A Useless and Harmful Abstraction
In a codebase that I have looked into I've seen an abstraction which is so broad that it is useless and also harmful. I'll show what it is, point to the problem and give some ideas to improve it.
Say we want to build something that offers a REST API via HTTP. We could have some sort of class which holds an incoming request. We could use a simple Python dictionary for that. The requests that we want to handle are complicated multi-step things that require some state to be passed along.
In this code all the state is put into a single dictionary and passed along. This in itself is not too bad, we could think of some pseudo code like this:
def handle_request(request: dict) -> dict: step_1(request) step_2(request) step_3(request) return request
But that code was not considered clean enough, so an abstraction was made. I have renamed it to make it clearer what it really does, the name in the code sounds a bit more innocuous. This is the interface:
class StateModifier(abc.ABC): @abc.abstractmethod def modify_state(state: dict) -> None: ...
And then there was an aggregate like this:
class AggregateStateModifier(StateModifier): def __init__(self, modifiers: list[StateModifier]) -> None: self._modifiers = modifiers def modify_state(state: dict) -> None: for modifier in self._modifiers: modifier.modify_state(state)
This then enabled to rewrite the main business logic thing like this:
def handle_request(request: dict) -> dict: aggregate_state_modifier(request) return request
That seems to be clean. But actually one has no idea what this does. Also you have no chance of inspecting it. Where was aggregate_state_modifier
created? Somewhere else. Which exact StateModifier
instances does it contain? We don't know. One has to find the factory function and dig through it. And there are various decorators implemented as well.
The Problem
So what is the fundamental issue here? This abstraction violates the Liskov substitution principle. The principle states that all implementations of an interface must be substitutable with each other. We must not care about the specific type, we must only care about the interface.
Take for instance something that can emit log messages. It will have a really simple interface:
class Logger(abc.ABC): @abc.abstractmethod def info(message: str) -> None: ... @abc.abstractmethod def warning(message: str) -> None: ...
Now we can form a FilesystemLogger
that logs to a file, a JournalLogger
for Linux journald or even have something like a TelegramLogger
which pushes messages via the Telegram messenger. The implementations are different, but when I use one of them, they all work exactly the same. I pass a message and it will be handled as a side effect.
The StateModifier
interface doesn't encapsulate anything except the call signature. That is a coincidental abstract and not a purposeful one. The problem here is that the modify_state
methods need to be called in the right order because one of them might set fields in the state dict which are needed by the next state modifier. This couples the implementations of the interface with each other, although the abstraction was supposed to make things easier.
Ideas towards a solution
The inherent problem is coupling and the “leaky abstraction”. We here are working with different phases of an algorithm. The phases are not interchangeable, so there is no point in creating an abstraction for these steps. The steps should be just simple functions if possible.

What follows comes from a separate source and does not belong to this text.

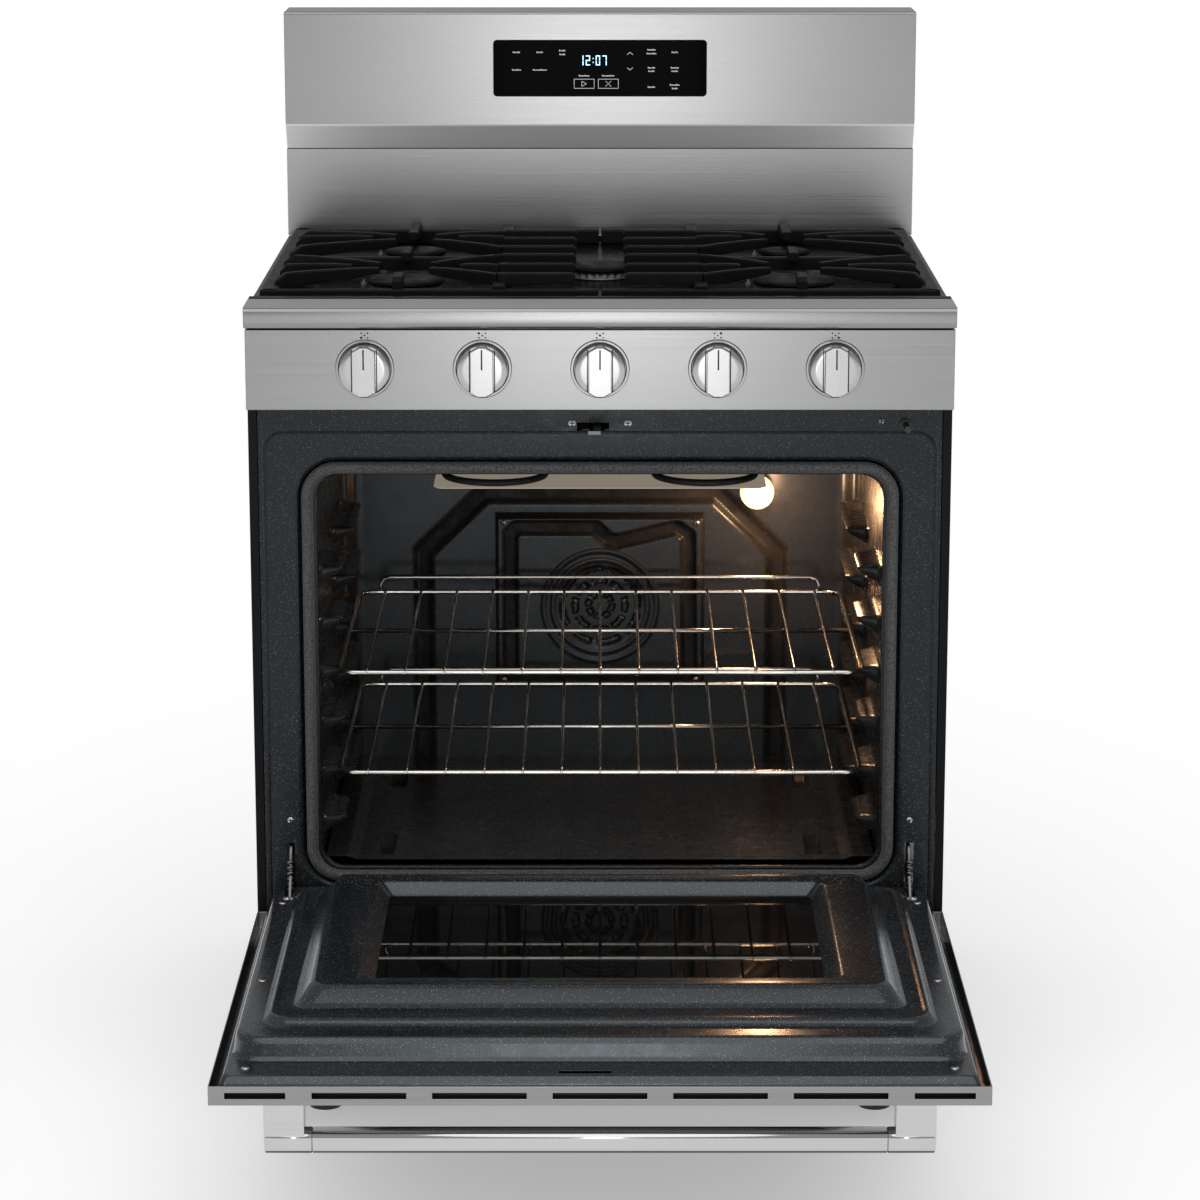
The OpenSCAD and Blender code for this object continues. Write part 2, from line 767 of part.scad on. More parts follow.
module riser_panel() placed() color("silver") {
    block([-half_w - 0.5, half_w + 0.5], [riser_y, riser_y + sheet], [cooktop_z, riser_top_z]);
    both_sides() block([half_w + 0.5 - sheet, half_w + 0.5], [riser_y, body_depth],
        [cooktop_z, riser_top_z]);
    block([-half_w, half_w], [body_depth - sheet, body_depth], [cooktop_z, riser_top_z]);
}

module console_section(inset) {
    polygon([
        [riser_y + inset, riser_top_z + 1 + inset],
        [console_y + inset, bevel_top_z + inset],
        [console_y + inset, console_top_z - 2 - inset],
        [console_y + 2 + inset, console_top_z - inset],
        [body_depth - inset, console_top_z - inset],
        [body_depth - inset, riser_top_z + 1 + inset]
    ]);
}

module console_shell() placed() color("silver") difference() {
    union() {
        along_x(-half_w, body_w) difference() {
            console_section(0);
            console_section(sheet);
        }
        both_sides() along_x(half_w - sheet, sheet) console_section(0);
    }
    along_y(console_y - 2, 5) round_rect([-display_w / 2, display_w / 2], display_z, 5);
}

module display_glass() placed() color("black")
    along_y(display_front_y, 3) round_rect([-display_w / 2 + 0.2, display_w / 2 - 0.2],
        [display_z[0] + 0.2, display_z[1] - 0.2], 4.8);

module control_board() placed() color("darkgreen") {
    block([-115, 115], [console_y + 16, console_y + 17.6], [1078, 1158]);
    block([-40, 10], [console_y + 4, console_y + 16], [1104, 1134]);
    block([40, 100], [console_y + 17.6, console_y + 40], [1090, 1130]);
}

// ---- storage drawer ----

module drawer_front() placed() color("silver") difference() {
    along_y(drawer_front_y, drawer_front_d) {
        round_rect([-drawer_half_w, drawer_half_w], [drawer_bottom_z, drawer_top_z - 20], 12);
        translate([-drawer_half_w, drawer_bottom_z + 30])
            square([2 * drawer_half_w, drawer_top_z - drawer_bottom_z - 30]);
    }
    block([-drawer_half_w + 14, drawer_half_w - 14],
        [drawer_front_y + sheet, drawer_front_y + drawer_front_d + 1],
        [drawer_bottom_z + 12, drawer_top_z - sheet]);
}

module drawer_box() placed() color("dimgray") {
    y0 = drawer_front_y + drawer_front_d;
    w = drawer_box_half_w;
    difference() {
        block([-w, w], [y0, y0 + drawer_depth], drawer_box_z);
        block([-w + sheet, w - sheet], [y0 + sheet, y0 + drawer_depth - sheet],
            [drawer_box_z[0] + sheet, drawer_box_z[1] + 1]);
    }
    both_sides() block([w, guide_x[1] - 4], [y0 + 50, y0 + drawer_depth],
        [guide_z[0] + 4, guide_z[1] - 4]);
}

module drawer_guides() placed() color("silver") both_sides() {
    difference() {
        block(guide_x, [8, 560], guide_z);
        block([guide_x[0] - 1, guide_x[1] - 1.5], [0, 570], [guide_z[0] + 1.5, guide_z[1] - 1.5]);
    }
    for (y = [40, 500]) block([guide_x[1], half_w - sheet], [y, y + 40], guide_z);
}

// ---- services ----

module gas_regulator() placed() color("goldenrod") difference() {
    union() {
        rod_z(regulator_x, gas_riser_y, [regulator_z - 24, regulator_z + 24], 29);
        rod_y(regulator_x, [gas_riser_y, body_depth - 4], regulator_z, 14);
    }
    rod_y(regulator_x, [body_depth - 4 - gas_thread_l, body_depth], regulator_z, gas_thread_r);
}

module power_inlet() placed() color("black") difference() {
    union() {
        rod_y(cord_inlet_x, [body_depth - 12, body_depth], cord_inlet_z, cord_neck_r - 0.1);
        rod_y(cord_inlet_x, [body_depth - 12, body_depth - 2.1], cord_inlet_z, 14);
    }
    rod_y(cord_inlet_x, [body_depth - 20, body_depth + 5], cord_inlet_z, cord_hole_r);
}

side_panels();
rear_cover();
base_frame();
levelling_feet();
oven_front_frame();
door_gasket();
cavity_side_walls();
cavity_ceiling();
cavity_rear_wall();
cavity_floor();
oven_bottom_panel();
fan_cover();
convection_fan();
fan_motor();
bake_burner();
broil_burner();
oven_lamp();
temperature_sensor();
oven_insulation();
rack_upper();
rack_lower();
latch_hook();
door_switch_button();
door_skin();
door_outer_glass();
door_liner();
door_window_glass();
handle_bar();
handle_ends();
hinge_channels();
hinge_pins();
hinge_arms();
cooktop_pan();
burner_heads();
burner_caps();
grate_left();
grate_right();
gas_manifold();
burner_valves();
control_panel();
front_trim();
valve_stem_1();
valve_stem_2();
valve_stem_3();
valve_stem_4();
valve_stem_5();
knob_1();
knob_2();
knob_3();
knob_4();
knob_5();
riser_panel();
console_shell();
display_glass();
control_board();
drawer_front();
drawer_box();
drawer_guides();
gas_regulator();
power_inlet();
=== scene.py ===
"""Looks of the freestanding gas range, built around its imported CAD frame."""
import json
import math

import bmesh
import bpy
import numpy as np
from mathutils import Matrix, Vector

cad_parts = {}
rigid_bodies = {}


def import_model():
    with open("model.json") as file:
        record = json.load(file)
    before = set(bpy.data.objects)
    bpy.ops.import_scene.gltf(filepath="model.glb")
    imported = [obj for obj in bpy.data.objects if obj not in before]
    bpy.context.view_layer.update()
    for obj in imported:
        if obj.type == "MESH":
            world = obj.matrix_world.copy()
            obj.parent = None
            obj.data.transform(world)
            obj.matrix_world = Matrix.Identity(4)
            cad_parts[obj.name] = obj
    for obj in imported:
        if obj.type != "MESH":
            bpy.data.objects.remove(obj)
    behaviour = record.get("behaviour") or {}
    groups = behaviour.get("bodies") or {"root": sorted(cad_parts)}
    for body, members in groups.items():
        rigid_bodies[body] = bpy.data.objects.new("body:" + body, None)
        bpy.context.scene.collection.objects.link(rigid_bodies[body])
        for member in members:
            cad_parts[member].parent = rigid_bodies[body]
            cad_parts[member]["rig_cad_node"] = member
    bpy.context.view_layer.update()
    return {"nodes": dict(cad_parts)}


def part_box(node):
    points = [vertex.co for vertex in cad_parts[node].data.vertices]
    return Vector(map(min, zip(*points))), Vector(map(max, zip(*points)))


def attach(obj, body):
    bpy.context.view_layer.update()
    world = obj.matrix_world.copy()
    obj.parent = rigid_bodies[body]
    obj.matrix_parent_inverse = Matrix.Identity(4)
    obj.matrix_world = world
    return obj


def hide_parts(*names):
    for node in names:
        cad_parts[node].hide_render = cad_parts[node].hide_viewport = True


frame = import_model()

nodes = frame["nodes"]
MM = 0.001
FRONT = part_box("oven_front_frame")[0].y      # the oven front frame's face
RANGE = "range_body"
DOOR = "oven_door"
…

The other thing is that the state dictionary is a blob of data and one doesn't see which parts are used by which phase of the algorithm. We pass in a dictionary and each method might read values, modify values or create new values. We just don't see it in the code.
As a first step I would undo this abstraction and make the used fields very explicit. Perhaps something like this:
def handle_request(request: dict) -> dict: user = verify_api_token(request["token"]) temperature = weather_forecast(request["location"]) bill_api_call(user) return {"temperature": temperature}
This also has three phases, but now the fields are more clear.

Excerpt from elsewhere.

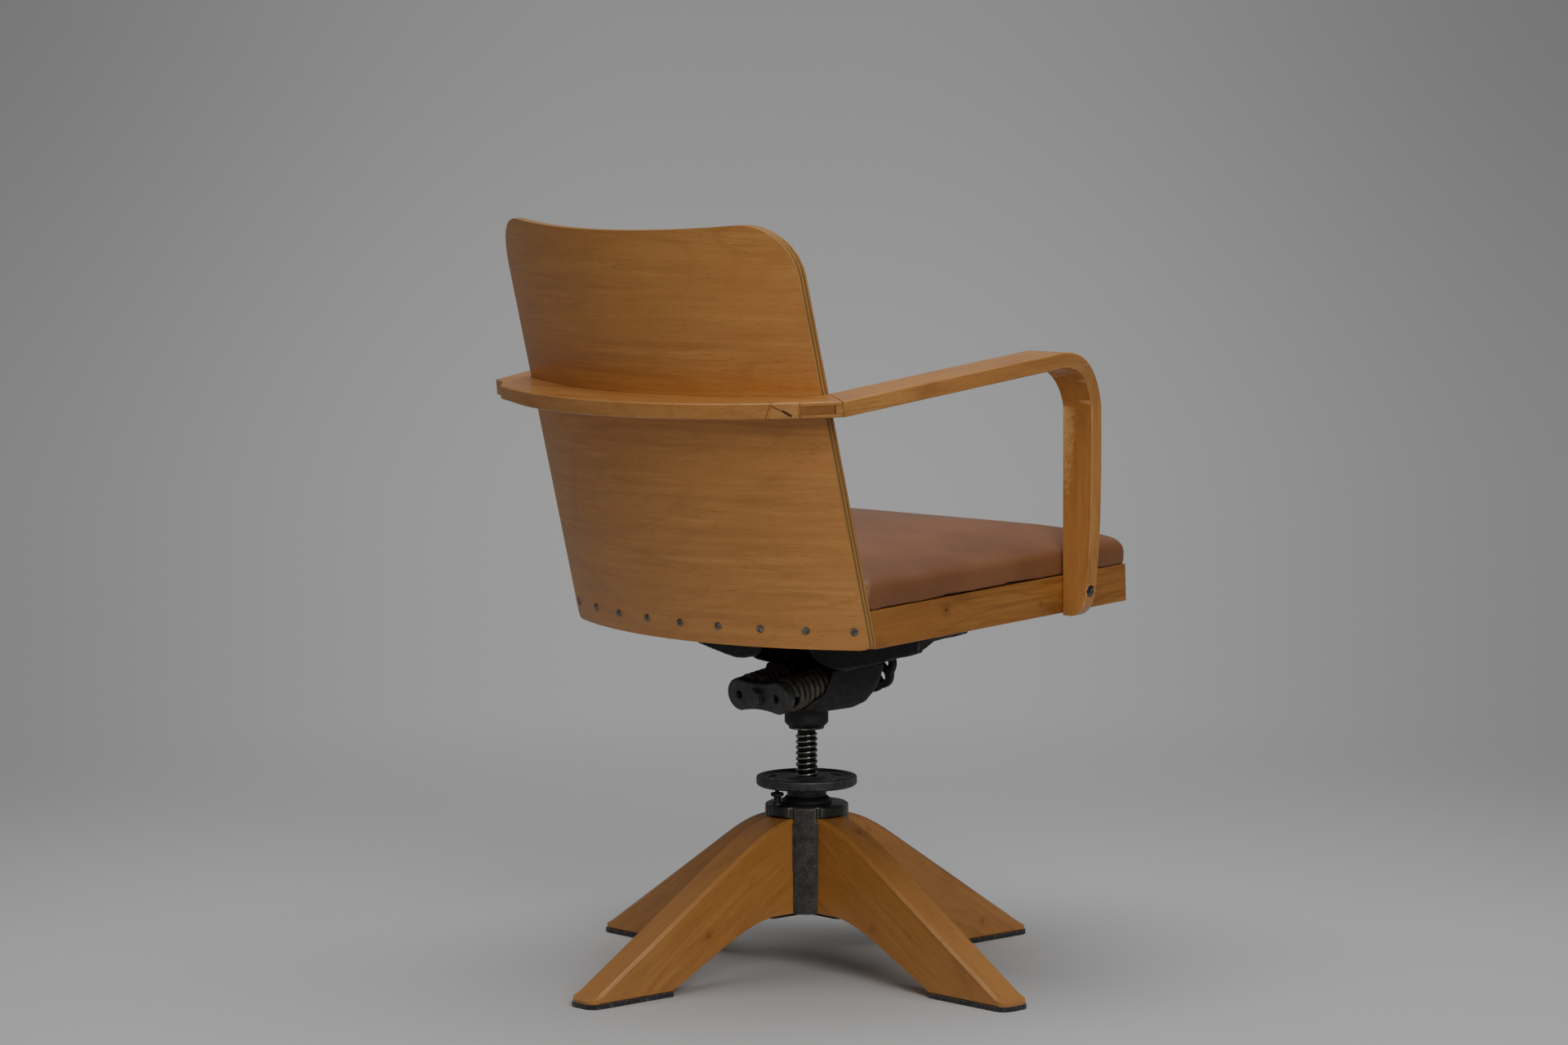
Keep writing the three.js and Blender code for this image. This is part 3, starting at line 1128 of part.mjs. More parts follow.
addMesh(seat, 'seat_spider', makeSpider(), castIron());
addMesh(seat, 'seat_bearer', makeBearer(), hiddenWood());
for (const [end, middle] of [['front', spider.screwFront], ['rear', spider.screwRear]]) {
  for (const [hand, side] of [['right', -1], ['left', 1]]) {
    const piece = addMesh(seat, `spider_screw_${end}_${hand}`, makeSpiderScrew(), steel());
    piece.position.set(side * spider.screwAt, middle, 0);
  }
}
addMesh(seat, 'front_rail', frontRail(), lacqueredWood());
addMesh(seat, 'rear_rail', rearRail(), hiddenWood());
addMesh(seat, 'seat_board', makeBoard(), hiddenWood());
addMesh(seat, 'seat_cushion', makeCushion(), leather());
addMesh(seat, 'back_panel', makePanel(), ply());
screwPlaces().forEach((place, i) => {
  addMesh(seat, `panel_screw_${i + 1}`, screwAtPlace(makeScrew(), place), agedSteel());
});
addMesh(armPlane, 'back_bow', makeBow(), lacqueredWood());
for (const [hand, side] of [['right', -1], ['left', 1]]) {
  addMesh(seat, `side_rail_${hand}`, sideRail(side), lacqueredWood());
  addMesh(armPlane, `arm_${hand}`, armPiece(side), lacqueredWood());
  addMesh(seat, `arm_post_${hand}`, postPiece(side), lacqueredWood());
  const fastener = makeBolt().translate(0, post.boltY, post.boltZ);
  addMesh(seat, `post_bolt_${hand}`, side < 0 ? mirrored(fastener) : fastener, steel());
}

export default chair;
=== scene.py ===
# Looks for the bankers swivel chair: lacquered wood, cast iron, springs, spindle and leather
import math

import bmesh
import bpy
from mathutils import Matrix, Vector


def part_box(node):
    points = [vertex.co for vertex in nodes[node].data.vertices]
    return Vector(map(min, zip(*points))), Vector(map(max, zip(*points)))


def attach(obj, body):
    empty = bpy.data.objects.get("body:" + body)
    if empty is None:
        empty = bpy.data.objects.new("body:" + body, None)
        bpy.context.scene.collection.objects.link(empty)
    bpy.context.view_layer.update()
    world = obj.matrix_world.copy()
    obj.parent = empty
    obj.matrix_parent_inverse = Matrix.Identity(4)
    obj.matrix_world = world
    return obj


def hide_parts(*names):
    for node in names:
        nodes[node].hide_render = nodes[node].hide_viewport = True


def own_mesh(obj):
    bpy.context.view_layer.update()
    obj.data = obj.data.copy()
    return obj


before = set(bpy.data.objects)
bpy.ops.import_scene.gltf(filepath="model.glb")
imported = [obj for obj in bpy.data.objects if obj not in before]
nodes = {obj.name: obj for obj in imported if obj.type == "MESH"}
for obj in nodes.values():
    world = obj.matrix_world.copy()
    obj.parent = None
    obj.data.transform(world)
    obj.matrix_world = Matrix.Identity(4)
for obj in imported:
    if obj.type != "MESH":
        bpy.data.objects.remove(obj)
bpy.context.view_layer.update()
print("frame loaded,", len(nodes), "nodes")

# Where the frame's parts are, in metres and degrees
chair = {
    "pivot": Vector((0, -0.038, 0.365)), "restTilt": 2.45, "baseYaw": -3.5, "rodSlope": 7.5,
    "rodOffset": 0.0251, "yokeRear": 0.1234, "legSlope": 32.15, "backRake": 12.1, "backHalf": 0.23,
    "backRise": 0.0573,
}
backRadius = (chair["backHalf"] ** 2 + chair["backRise"] ** 2) / (2 * chair["backRise"])


def turned(degrees, axis):
    return Matrix.Rotation(math.radians(degrees), 4, axis)


# The seat's own axes, level with its rails, in the shared frame
seatFrame = Matrix.Translation(chair["pivot"]) @ turned(-chair["restTilt"], "X")
intoSeat = seatFrame.inverted()


def eased(value):
    value = min(1, max(0, value))
    return value * value * (3 - 2 * value)


# Shader maths: a wrapped socket, and one method for every node
class Socket:
    def __init__(self, maker, output):
        self.maker, self.output = maker, output

    def math(self, operation, other=0.0, flip=False):
        pair = (other, self) if flip else (self, other)
        return self.maker.node("ShaderNodeMath", {"operation": operation}, {0: pair[0], 1: pair[1]})

    def __add__(self, other):
        return self.math("ADD", other)

    def __sub__(self, other):
        return self.math("SUBTRACT", other)

    def __rsub__(self, other):
        return self.math("SUBTRACT", other, flip=True)

    def __mul__(self, other):
        return self.math("MULTIPLY", other)

    __radd__ = __add__
    __rmul__ = __mul__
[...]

If one wants to abstract some things away, one could start to encapsulate the request object and have some things as property methods (Python getters). This way one would not have certain values as explicit states but rather compute them from the other values when requested. This would ensure that invariants in the request object would be much easier to enforce.
Another thing one could do is to split up the request object into more focused objects which hold intermediate state.
Of course it is hard to refactor something in a larger code base, as of course there are not only three steps but likely many more.
In conclusion we can say that it is important to check whether the chosen abstractions fulfil the SOLID principles. Although not perfect, they form a good start to check a software design.